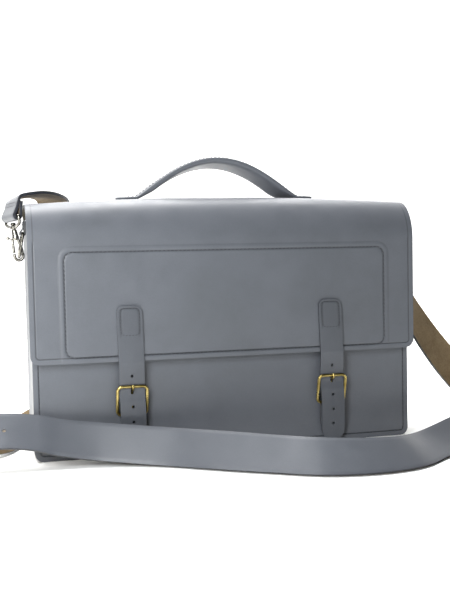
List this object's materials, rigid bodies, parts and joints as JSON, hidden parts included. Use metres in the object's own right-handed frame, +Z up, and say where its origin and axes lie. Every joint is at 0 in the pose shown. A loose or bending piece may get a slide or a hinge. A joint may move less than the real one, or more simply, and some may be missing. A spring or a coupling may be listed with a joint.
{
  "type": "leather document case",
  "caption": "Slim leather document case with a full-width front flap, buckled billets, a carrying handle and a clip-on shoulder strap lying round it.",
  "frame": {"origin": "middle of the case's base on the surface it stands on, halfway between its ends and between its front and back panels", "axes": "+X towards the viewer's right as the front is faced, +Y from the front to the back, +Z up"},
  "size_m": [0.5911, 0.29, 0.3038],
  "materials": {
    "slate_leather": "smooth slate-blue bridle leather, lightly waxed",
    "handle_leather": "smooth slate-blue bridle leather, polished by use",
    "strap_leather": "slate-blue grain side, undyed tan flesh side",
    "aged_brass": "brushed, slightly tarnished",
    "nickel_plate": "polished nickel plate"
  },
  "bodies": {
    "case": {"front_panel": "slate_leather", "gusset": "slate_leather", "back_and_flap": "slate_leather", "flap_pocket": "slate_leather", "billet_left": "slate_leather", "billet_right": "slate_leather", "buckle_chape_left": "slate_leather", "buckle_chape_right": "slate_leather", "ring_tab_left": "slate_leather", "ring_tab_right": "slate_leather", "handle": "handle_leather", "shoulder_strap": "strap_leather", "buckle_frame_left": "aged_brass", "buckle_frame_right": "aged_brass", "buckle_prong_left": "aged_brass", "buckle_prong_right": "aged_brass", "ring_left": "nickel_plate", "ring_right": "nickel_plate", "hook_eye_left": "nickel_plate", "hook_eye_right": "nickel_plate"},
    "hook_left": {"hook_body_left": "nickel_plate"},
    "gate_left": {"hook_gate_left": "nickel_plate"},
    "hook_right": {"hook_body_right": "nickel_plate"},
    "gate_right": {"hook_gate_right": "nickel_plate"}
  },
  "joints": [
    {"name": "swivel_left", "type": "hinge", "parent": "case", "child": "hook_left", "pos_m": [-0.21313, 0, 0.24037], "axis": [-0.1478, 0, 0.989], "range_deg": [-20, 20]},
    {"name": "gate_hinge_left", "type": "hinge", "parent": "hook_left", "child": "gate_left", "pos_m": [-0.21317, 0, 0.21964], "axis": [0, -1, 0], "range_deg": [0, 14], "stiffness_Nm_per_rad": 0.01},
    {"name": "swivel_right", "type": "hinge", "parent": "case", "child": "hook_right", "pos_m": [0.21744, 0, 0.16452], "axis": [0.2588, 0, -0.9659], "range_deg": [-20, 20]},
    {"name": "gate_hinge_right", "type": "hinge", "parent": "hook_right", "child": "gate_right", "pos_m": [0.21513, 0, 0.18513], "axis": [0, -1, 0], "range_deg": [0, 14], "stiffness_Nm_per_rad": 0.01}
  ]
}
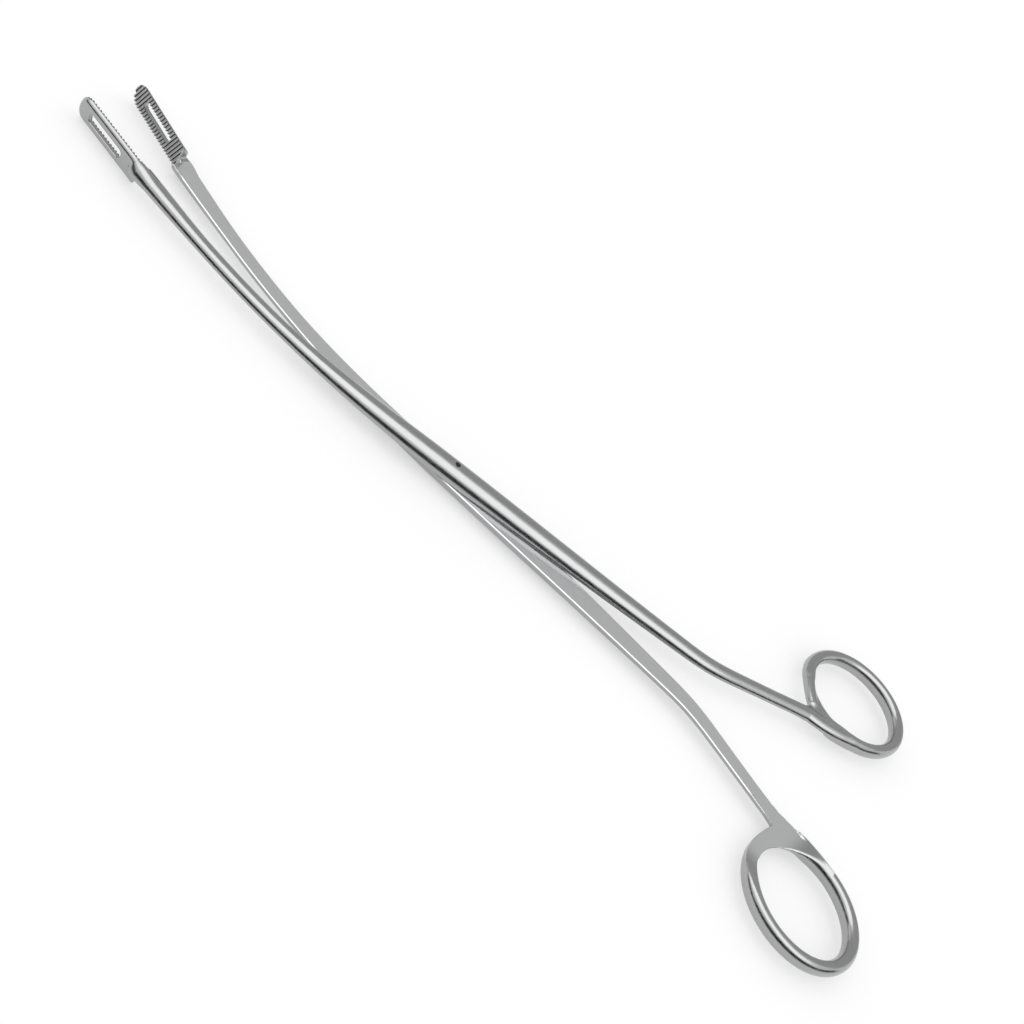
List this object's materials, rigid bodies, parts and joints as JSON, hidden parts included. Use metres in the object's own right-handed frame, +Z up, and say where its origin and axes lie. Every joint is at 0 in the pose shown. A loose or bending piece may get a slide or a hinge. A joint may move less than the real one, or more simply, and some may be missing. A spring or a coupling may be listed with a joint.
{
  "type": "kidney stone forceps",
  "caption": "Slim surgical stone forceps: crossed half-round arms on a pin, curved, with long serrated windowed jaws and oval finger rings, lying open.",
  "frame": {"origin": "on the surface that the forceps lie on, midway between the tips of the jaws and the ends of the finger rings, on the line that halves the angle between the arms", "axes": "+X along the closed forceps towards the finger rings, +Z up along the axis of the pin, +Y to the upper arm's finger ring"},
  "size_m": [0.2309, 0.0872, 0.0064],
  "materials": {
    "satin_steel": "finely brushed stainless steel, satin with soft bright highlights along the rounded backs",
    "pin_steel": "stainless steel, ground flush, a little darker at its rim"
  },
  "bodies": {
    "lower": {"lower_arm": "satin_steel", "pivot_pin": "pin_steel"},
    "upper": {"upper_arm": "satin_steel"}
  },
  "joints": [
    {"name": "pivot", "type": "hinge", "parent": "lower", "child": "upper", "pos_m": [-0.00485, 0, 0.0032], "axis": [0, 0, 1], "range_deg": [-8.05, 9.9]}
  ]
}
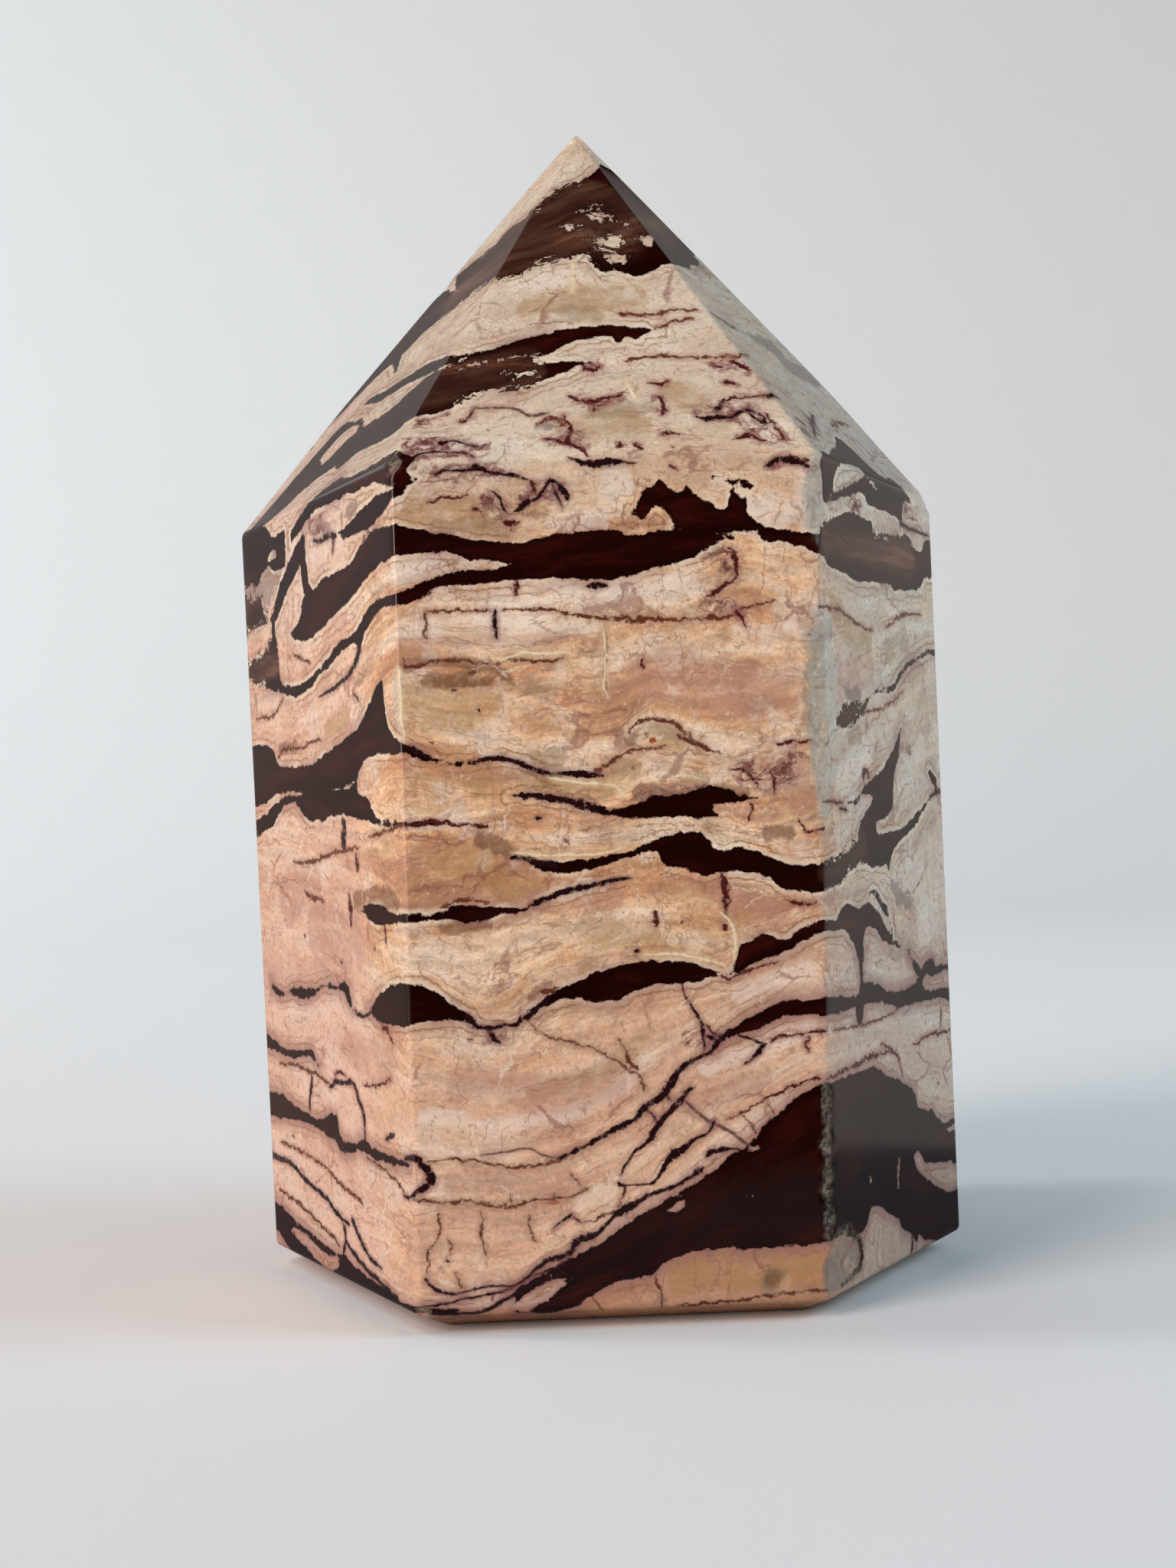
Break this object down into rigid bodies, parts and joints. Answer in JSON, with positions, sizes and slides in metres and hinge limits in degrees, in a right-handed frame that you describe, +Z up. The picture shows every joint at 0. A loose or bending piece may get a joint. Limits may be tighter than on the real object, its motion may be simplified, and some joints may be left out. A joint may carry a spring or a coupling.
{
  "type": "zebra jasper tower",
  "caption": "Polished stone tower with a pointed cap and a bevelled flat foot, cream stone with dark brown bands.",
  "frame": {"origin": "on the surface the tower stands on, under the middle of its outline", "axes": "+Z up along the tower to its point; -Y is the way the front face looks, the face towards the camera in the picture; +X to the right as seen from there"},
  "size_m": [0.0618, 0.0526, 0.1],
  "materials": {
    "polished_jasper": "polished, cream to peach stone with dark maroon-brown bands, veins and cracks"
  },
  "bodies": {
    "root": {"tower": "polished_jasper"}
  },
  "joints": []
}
════
* [Set problem]: Write out the data again, exactly and in full.

* [Written solution]:
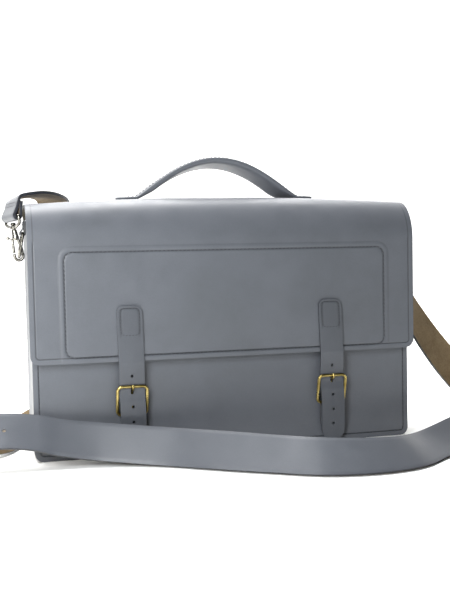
List this object's materials, rigid bodies, parts and joints as JSON, hidden parts included. Use metres in the object's own right-handed frame, +Z up, and say where its origin and axes lie. Every joint is at 0 in the pose shown. A loose or bending piece may get a slide or a hinge. A joint may move less than the real one, or more simply, and some may be missing. A spring or a coupling may be listed with a joint.
{
  "type": "leather document case",
  "caption": "Slim leather document case with a full-width front flap, buckled billets, a carrying handle and a clip-on shoulder strap lying round it.",
  "frame": {"origin": "middle of the case's base on the surface it stands on, halfway between its ends and between its front and back panels", "axes": "+X towards the viewer's right as the front is faced, +Y from the front to the back, +Z up"},
  "size_m": [0.5911, 0.29, 0.3038],
  "materials": {
    "slate_leather": "smooth slate-blue bridle leather, lightly waxed",
    "handle_leather": "smooth slate-blue bridle leather, polished by use",
    "strap_leather": "slate-blue grain side, undyed tan flesh side",
    "aged_brass": "brushed, slightly tarnished",
    "nickel_plate": "polished nickel plate"
  },
  "bodies": {
    "case": {"front_panel": "slate_leather", "gusset": "slate_leather", "back_and_flap": "slate_leather", "flap_pocket": "slate_leather", "billet_left": "slate_leather", "billet_right": "slate_leather", "buckle_chape_left": "slate_leather", "buckle_chape_right": "slate_leather", "ring_tab_left": "slate_leather", "ring_tab_right": "slate_leather", "handle": "handle_leather", "shoulder_strap": "strap_leather", "buckle_frame_left": "aged_brass", "buckle_frame_right": "aged_brass", "buckle_prong_left": "aged_brass", "buckle_prong_right": "aged_brass", "ring_left": "nickel_plate", "ring_right": "nickel_plate", "hook_eye_left": "nickel_plate", "hook_eye_right": "nickel_plate"},
    "hook_left": {"hook_body_left": "nickel_plate"},
    "gate_left": {"hook_gate_left": "nickel_plate"},
    "hook_right": {"hook_body_right": "nickel_plate"},
    "gate_right": {"hook_gate_right": "nickel_plate"}
  },
  "joints": [
    {"name": "swivel_left", "type": "hinge", "parent": "case", "child": "hook_left", "pos_m": [-0.21313, 0, 0.24037], "axis": [-0.1478, 0, 0.989], "range_deg": [-20, 20]},
    {"name": "gate_hinge_left", "type": "hinge", "parent": "hook_left", "child": "gate_left", "pos_m": [-0.21317, 0, 0.21964], "axis": [0, -1, 0], "range_deg": [0, 14], "stiffness_Nm_per_rad": 0.01},
    {"name": "swivel_right", "type": "hinge", "parent": "case", "child": "hook_right", "pos_m": [0.21744, 0, 0.16452], "axis": [0.2588, 0, -0.9659], "range_deg": [-20, 20]},
    {"name": "gate_hinge_right", "type": "hinge", "parent": "hook_right", "child": "gate_right", "pos_m": [0.21513, 0, 0.18513], "axis": [0, -1, 0], "range_deg": [0, 14], "stiffness_Nm_per_rad": 0.01}
  ]
}
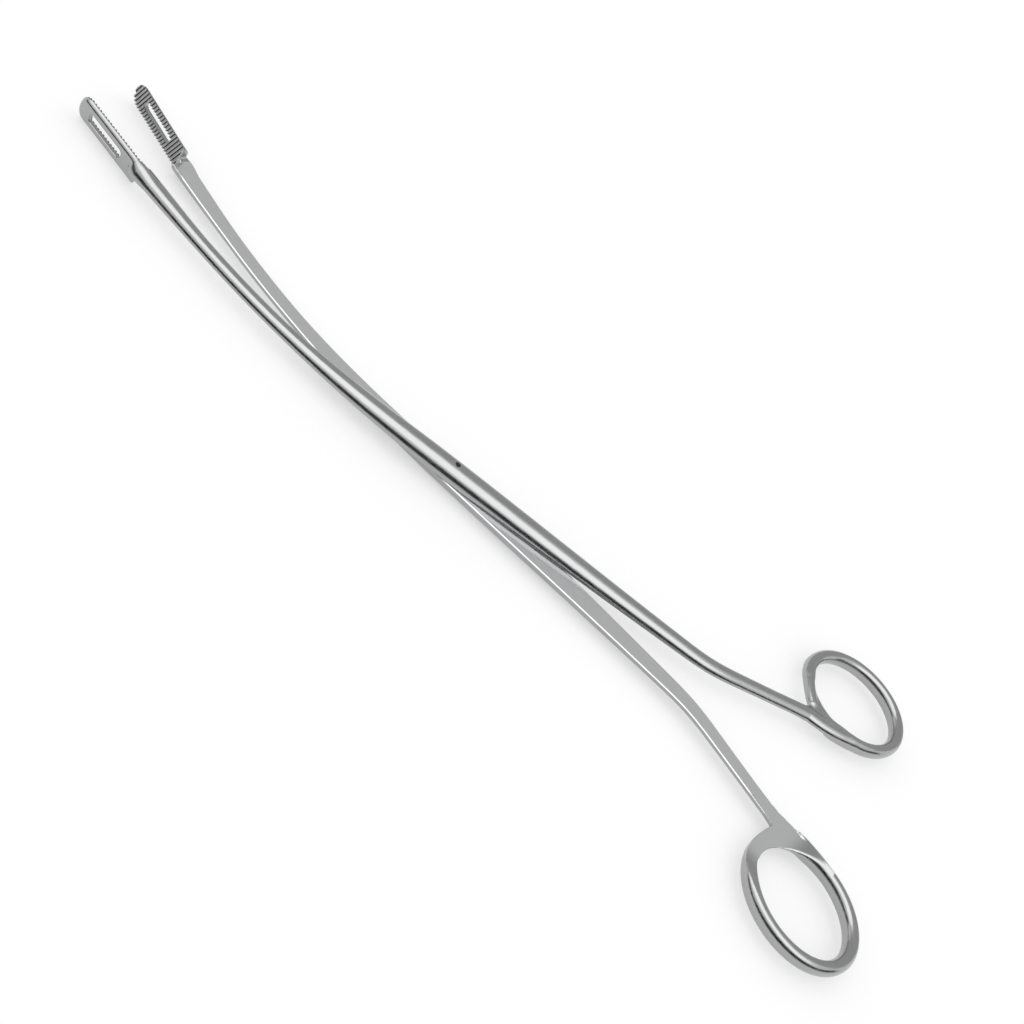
List this object's materials, rigid bodies, parts and joints as JSON, hidden parts included. Use metres in the object's own right-handed frame, +Z up, and say where its origin and axes lie. Every joint is at 0 in the pose shown. A loose or bending piece may get a slide or a hinge. A joint may move less than the real one, or more simply, and some may be missing. A spring or a coupling may be listed with a joint.
{
  "type": "kidney stone forceps",
  "caption": "Slim surgical stone forceps: crossed half-round arms on a pin, curved, with long serrated windowed jaws and oval finger rings, lying open.",
  "frame": {"origin": "on the surface that the forceps lie on, midway between the tips of the jaws and the ends of the finger rings, on the line that halves the angle between the arms", "axes": "+X along the closed forceps towards the finger rings, +Z up along the axis of the pin, +Y to the upper arm's finger ring"},
  "size_m": [0.2309, 0.0872, 0.0064],
  "materials": {
    "satin_steel": "finely brushed stainless steel, satin with soft bright highlights along the rounded backs",
    "pin_steel": "stainless steel, ground flush, a little darker at its rim"
  },
  "bodies": {
    "lower": {"lower_arm": "satin_steel", "pivot_pin": "pin_steel"},
    "upper": {"upper_arm": "satin_steel"}
  },
  "joints": [
    {"name": "pivot", "type": "hinge", "parent": "lower", "child": "upper", "pos_m": [-0.00485, 0, 0.0032], "axis": [0, 0, 1], "range_deg": [-8.05, 9.9]}
  ]
}
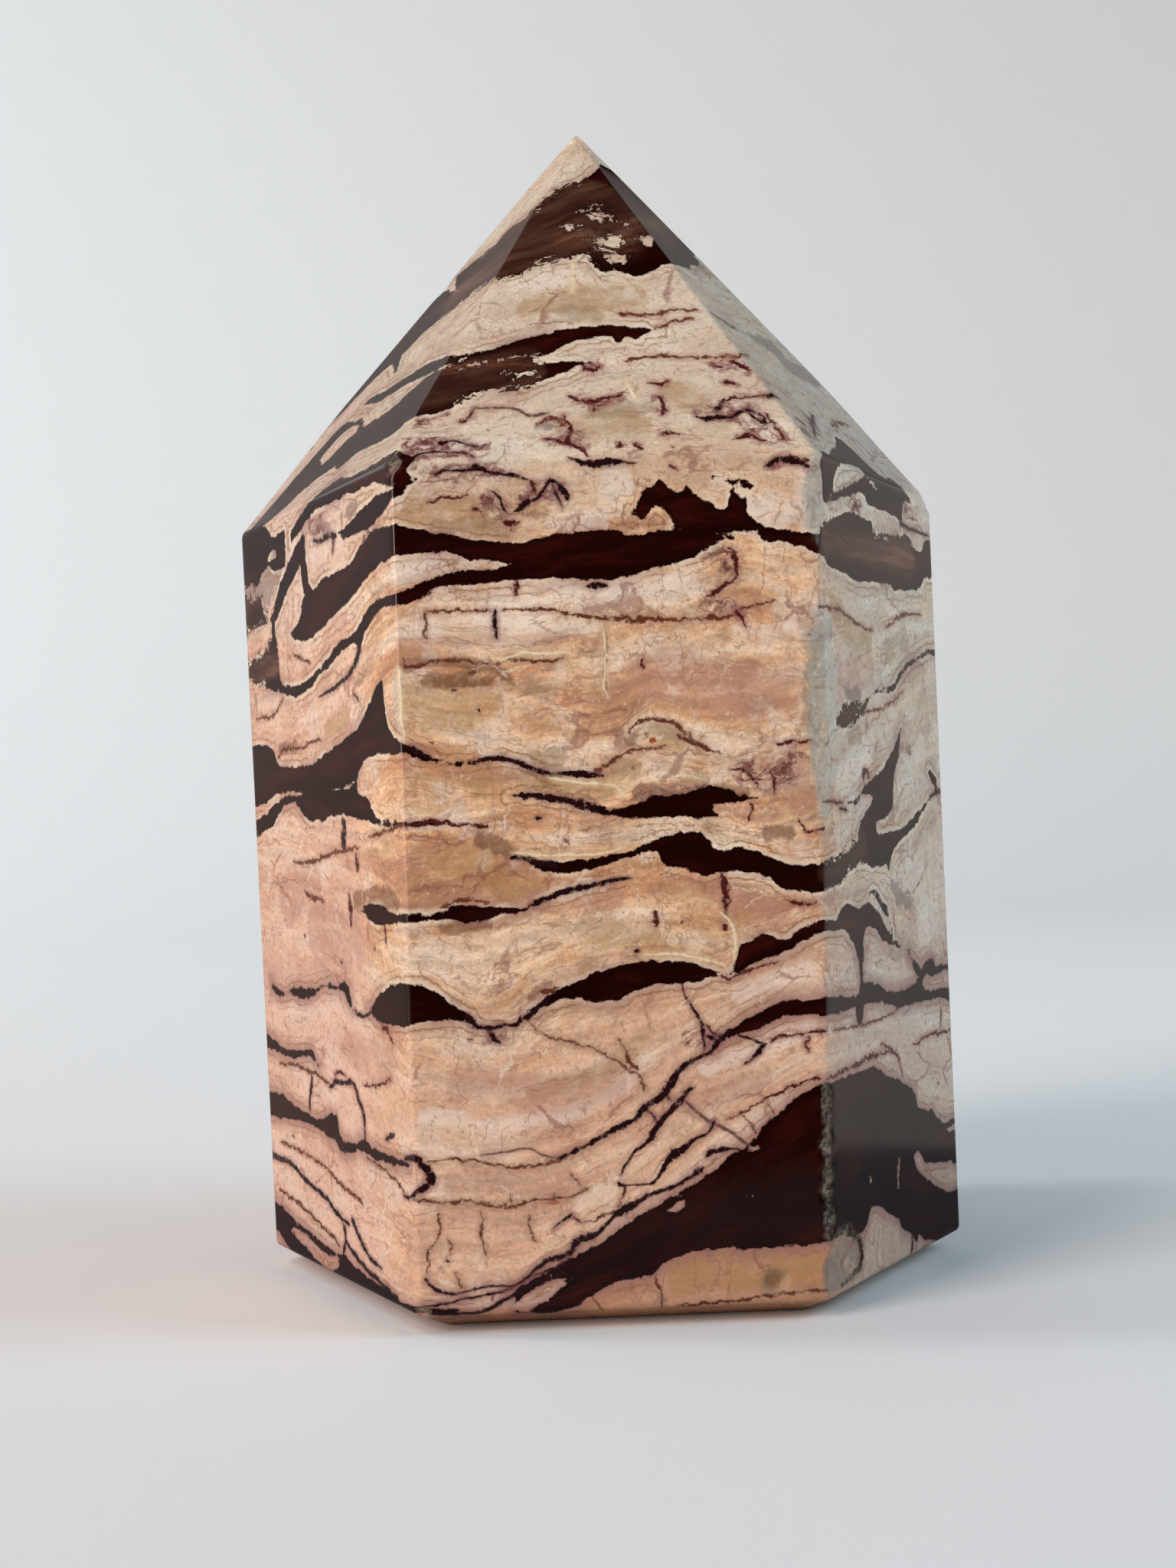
Break this object down into rigid bodies, parts and joints. Answer in JSON, with positions, sizes and slides in metres and hinge limits in degrees, in a right-handed frame that you describe, +Z up. The picture shows every joint at 0. A loose or bending piece may get a joint. Limits may be tighter than on the real object, its motion may be simplified, and some joints may be left out. A joint may carry a spring or a coupling.
{
  "type": "zebra jasper tower",
  "caption": "Polished stone tower with a pointed cap and a bevelled flat foot, cream stone with dark brown bands.",
  "frame": {"origin": "on the surface the tower stands on, under the middle of its outline", "axes": "+Z up along the tower to its point; -Y is the way the front face looks, the face towards the camera in the picture; +X to the right as seen from there"},
  "size_m": [0.0618, 0.0526, 0.1],
  "materials": {
    "polished_jasper": "polished, cream to peach stone with dark maroon-brown bands, veins and cracks"
  },
  "bodies": {
    "root": {"tower": "polished_jasper"}
  },
  "joints": []
}